In 2017, the Garrison Institute honored Burtynsky as a contemplative—in the sense that his work causes you to pause and reflect. His enormous, sweeping, detail-rich pictures of “global industrial landscape”—mines, factory farms, and manufacturing plants, to name a few—convey a strange beauty, which is part of their allure. As in his acclaimed film and book Manufactured Landscapes, he invites us to linger on images not easily described as beautiful or ugly. They are simply striking. He is not a scold, telling us all that we’ve done wrong. He’s an artist and reporter, showing us the full spectrum of life on earth. If we admire the fine things the earth brings us, we ought also to appreciate what havoc may be wrought in places normally hidden. As Burtynsky’s colleague and collaborator Nicholas de Pencier said, “It is my responsibility to use my camera as a mirror, not a hammer: to invite viewers to witness these places and react in their own individual fashion.”

Anxiety, Stress, and Mindfulness: A Do-It-Yourself Guide to Wellness
Andrew Safer 2nd Tier Publishing

Mindfulness is often popularly characterized as focusing on a kind of bliss-filled, exultant present moment, as if life were an endless series of stunning Instagram posts. Andrew Safer knows differently. He himself has known hardship, and he’s worked with lots of people in difficult circumstances: youth in crisis, prisoners, addicts, people struggling with mental illness. He teaches mindfulness in Newfoundland, a very earthy place, so he imbues Anxiety, Stress, and Mindfulness with a lot of heart and a celebration of the fact that mindfulness shines brightest when it helps us through our darkest hours.  

A Sloth’s Guide to Mindfulness 
Ton Mak Chronicle Books 

“Some days, everything is annoying,” observes author Ton Mak, a Shanghai-based artist and meditation enthusiast. “We forget the small happy things. Happy things that are already within us and around us.” Just such a small happy thing is the star of this book, a sloth—the most adorably lethargic critter out there—who in his “philoslothical” (arrrgh) relaxation represents a counterpoint to our hurried and harried lives. The sloth illustrates basic methods for mindfulness meditation, breathing exercises, and guided visualization, while reflecting lightheartedly on how they help us move through life. Nothing comprehensive—but then, sometimes all we need is a gentle reminder to take it slow.  

The Secret Wisdom of Nature: Trees, Animals, and the Extraordinary Balance of All Living Things
Peter Wohlleben Greystone

First with The Hidden Life of Trees, then The Inner Life of Animals, followed by The Weather Detective, and now The Secret Wisdom of Nature, Peter Wohlleben is on a roll. In each of these little books, released in rapid succession, Wohlleben presents scientific evidence with the exuberant wonder of your favorite high school teacher, the one who loved nothing better than a field trip to the woods.

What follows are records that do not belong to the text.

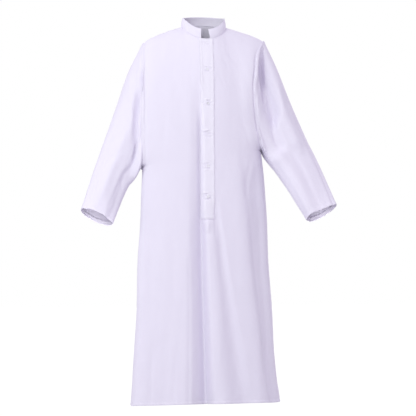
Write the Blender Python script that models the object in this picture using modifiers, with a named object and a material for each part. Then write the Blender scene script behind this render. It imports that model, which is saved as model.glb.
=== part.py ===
"""A cassock: a full-length robe with a stand collar, a half-front placket and long sleeves.

Metres, +Z up. The robe faces -Y, so +X is the wearer's left. The origin is the middle of the
neck opening, level with the neck seam at the shoulders, where the robe is held when it is worn.
"""

import math
from bisect import bisect_right
from collections import namedtuple

import bpy
from mathutils import Vector

# Cloth
CLOTH = 0.0016
COLLAR_CLOTH = 0.0024
SEAM_GAP = 0.0003
SEAM_STRIP = 0.004
NECK_CORNER_GAP = 0.0008

# Lengths, bends in degrees, and shares of a sleeve's length
HEM_HEIGHT = -1.397
HEM_RISE = 0.016
UNDERARM_HEIGHT = -0.394
NECK_SIDE_HEIGHT = 0.010
NECK_HALF_WIDTH = 0.082
NECK_FRONT_DEPTH = 0.078
NECK_BACK_DEPTH = 0.066
NECK_FRONT_HEIGHT = -0.042
NECK_BACK_HEIGHT = 0.024
NECK_CURVE = 1.45
NECK_FRONT_BEND = 50.0
NECK_BACK_BEND = 62.0
SHOULDER_BEND = 88.0
UNDERARM_DROP = -0.45
ARMHOLE_REACH = 0.5
SLEEVE_STEP = 0.02
PLACKET_WIDTH = 0.050
PLACKET_END = -0.7077
PLACKET_DROP = 0.0015
BUTTON_RADIUS = 0.00575
BUTTON_THICKNESS = 0.0026
BUTTON_SIDES = 16
BUTTON_HEIGHTS = (-0.0545, -0.158, -0.284, -0.397, -0.514, -0.6255)

# Rows and columns of cloth
LOWER_ROWS = 20
UPPER_ROWS = 12
SLEEVE_RINGS = 17
COLLAR_ROWS = 3
UNDERARM_ROWS = 4
PLACKET_COLUMN = 6.0
NECK_COLUMN = 26.5
ARMHOLE_COLUMN = 38.0
SHOULDER_COLUMNS = (32.0, 39.0, 47.0, 56.0, 66.0, 78.0, 90.0)
FRONT_HALF = (2.0, PLACKET_COLUMN, 9.5, 13.0, 17.0, 21.5, NECK_COLUMN) + SHOULDER_COLUMNS
BACK_HALF = (6.5, 13.0, 19.5, NECK_COLUMN) + SHOULDER_COLUMNS

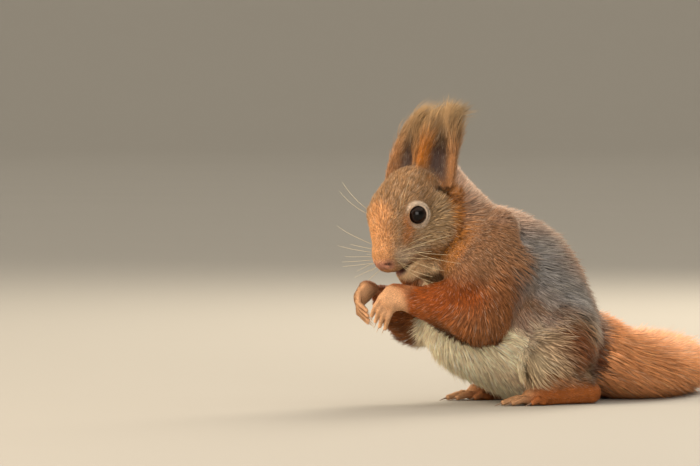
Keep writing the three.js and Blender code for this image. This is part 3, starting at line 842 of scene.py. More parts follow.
def only_reached(points, faces):
    """Leaves out whatever isn't joined to the nose, such as hollows inside."""
    edges = edges_of(faces)
    nose = np.argmin(np.linalg.norm(points - centre("nose"), axis=1))
    away = walked(points, edges, int(nose))
    kept = np.isfinite(away)
    index = np.cumsum(kept) - 1
    faces = [index[group[kept[group[:, 0]]]] for group in faces]
    return points[kept], faces, away[kept]


LIE_ROUNDS = 24
HANG = 0.25  # how much the coat hangs
# How far round a line the coat follows it, and how strongly
EAR_LIE, UPPER_ARM_LIE, FOREARM_LIE = (11, 4.0), (13, 2.5), (10, 3.0)


def lie_lines():
    """Lines that the coat follows where it leaves the way from the nose: path, reach, strength."""
    lines = []
    for name, side in SIDES.items():
        axes = ear_axes(side)
        lines.append((np.array([axes.place(4, 0, 0), axes.place(EAR_HEIGHT + 6, 0, 0)]), *EAR_LIE))
        elbow, wrist = np.array(ELBOW[side], float), centre(f"hand_{name}")
        neck = np.array([-56, -side * 17, 88], float)
        shoulder = np.array([-40, -side * 26, 70], float)
        lines.append((np.array([neck, shoulder, elbow + (8, 0, 6)]), *UPPER_ARM_LIE))
        lines.append((np.array([elbow, wrist]), *FOREARM_LIE))
    return lines


def lie_of_coat(points, normals, edges, away):
    """The direction of the hairs at each point of the skin: away from the nose, and a little down."""
    a, b = edges.T
    step = points[b] - points[a]
    slope = ((away[b] - away[a]) / np.maximum((step**2).sum(1), 1e-6))[:, None] * step
    lie = np.zeros((len(points), 3))
    for k in range(3):
        lie[:, k] = np.bincount(a, slope[:, k], len(points)) + np.bincount(b, slope[:, k], len(points))
    lie = unit(lie + 1e-9)
    for path, reach, strength in lie_lines():
        for start, end in zip(path[:-1], path[1:]):
            near = np.exp(-((path_distance(points, np.array([start, end])) / reach) ** 2))
            lie += strength * near[:, None] * unit(end - start)
    lie[:, 2] -= HANG
    count = np.bincount(a, minlength=len(points)) + np.bincount(b, minlength=len(points))
    for _ in range(LIE_ROUNDS):
        lie -= (lie * normals).sum(1, keepdims=True) * normals
        lie = unit(lie + 1e-9)
        around = np.stack([
            np.bincount(a, lie[b, k], len(points)) + np.bincount(b, lie[a, k], len(points)) for k in range(3)
        ], axis=1)
        lie = 0.4 * lie + 0.6 * around / np.maximum(count, 1)[:, None]
    lie -= (lie * normals).sum(1, keepdims=True) * normals
    return unit(lie + 1e-9)


# ---------------------------------------------------------------- markings

GROUPS = {
    "head": ("head", "nose"),
    "chin": ("lower_jaw",),
    "ear": ("ear",),
    "body": ("neck", "trunk"),
    "arm": ("upper_arm", "forearm"),
    "leg": ("thigh", "shank"),
    "hand": ("hand",),
    "foot": ("foot",),
    "tail": ("tail",),
}
GROUP_OF = {part: group for group, parts in GROUPS.items() for part in parts}
GROUND_COLOURS = {
    "head": "crown", "chin": "chin", "ear": "ear_back", "body": "back", "arm": "arm",
    "leg": "thigh", "hand": "hand", "foot": "foot", "tail": "tail",
}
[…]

The Secret Wisdom of Nature seeks to increase our empathy for the living things that surround us, including our fellow humans, and to take time to appreciate how important our home is—not the home that has walls, doors, windows, and a roof, but rather our bigger home. How easy it is to forget something so simple as the beauty and necessity of light, its life-giving power. When we see how vital the cycles of light and darkness are to the balance of nature, we can come to appreciate the consequences of our predilection to bathe the whole world in artificial light.

How easy it is to forget something so simple as the beauty and necessity of light, its life-giving power.

Wohlleben has been accused by fellow scientists of straying too far from science, of being too emotional, making trees and animals and even the weather seem human. In the epilogue, he defends his approach, asking whether “a language stripped of emotion” can “even be called a human language.” For Wohlleben, so long as we treat our natural world as just another machine, we will lack the empathy required to care for it as we would a beloved family member.

Podcast Review

CBC Radio
Episode: Wearables go beyond fitness tracking to help people with chronic health conditions

Rapidly evolving technologies are revolutionizing health science, a prime example being wearable health trackers—think the FitBit, but capable of feats like tracking the blood glucose of diabetics, or monitoring blood pressure, via a tiny patch on the skin. For people with chronic illness, this may take the constant vigilance and guesswork out of maintaining health. But for healthy people, these devices—like self-driving cars that “remember” the route for us—may tempt us to ignore the feedback we’re always getting from our body, rather than growing to better understand that feedback.

On Being with Krista Tippett
Episode: The Magic Shop of the Brain, with Dr. James Doty 

Most people don’t appreciate “the power of their intention to change everything,” says James Doty, a neurosurgeon who also directs Stanford’s Center for Compassion and Altruism Research and Education. He’s talking about the scarcely understood potential of the human brain, but also about the equally miraculous power of compassion arising from it. Doty—for whom learning present-moment awareness as a teenager was transformative—considers our brains’ suppleness (that is, neuroplasticity) to hold the key to creating “an environment where we ultimately can flourish, and give those around us the opportunity to flourish.”

Freakonomics Radio
Episode: Think Like a Winner

When we say we’re “off our game,” it’s understood that there is a psychic aspect involved—a preoccupation, a case of the “blahs,” a nagging self-doubt. Whatever we’re seeking to improve at in life, being able to get back on our game is a crucial skill. In this episode, some well-known athletes describe how their mental game impacts their competitive edge. For many professional athletes, for example, game prep includes affirmative self-talk and visualization. If that sounds a bit woo-woo, just take it from baseball legend Bob Tewksbury: “Confidence is a choice. A lot of people think it’s a feeling. But if you wait for that feeling, it may never come.”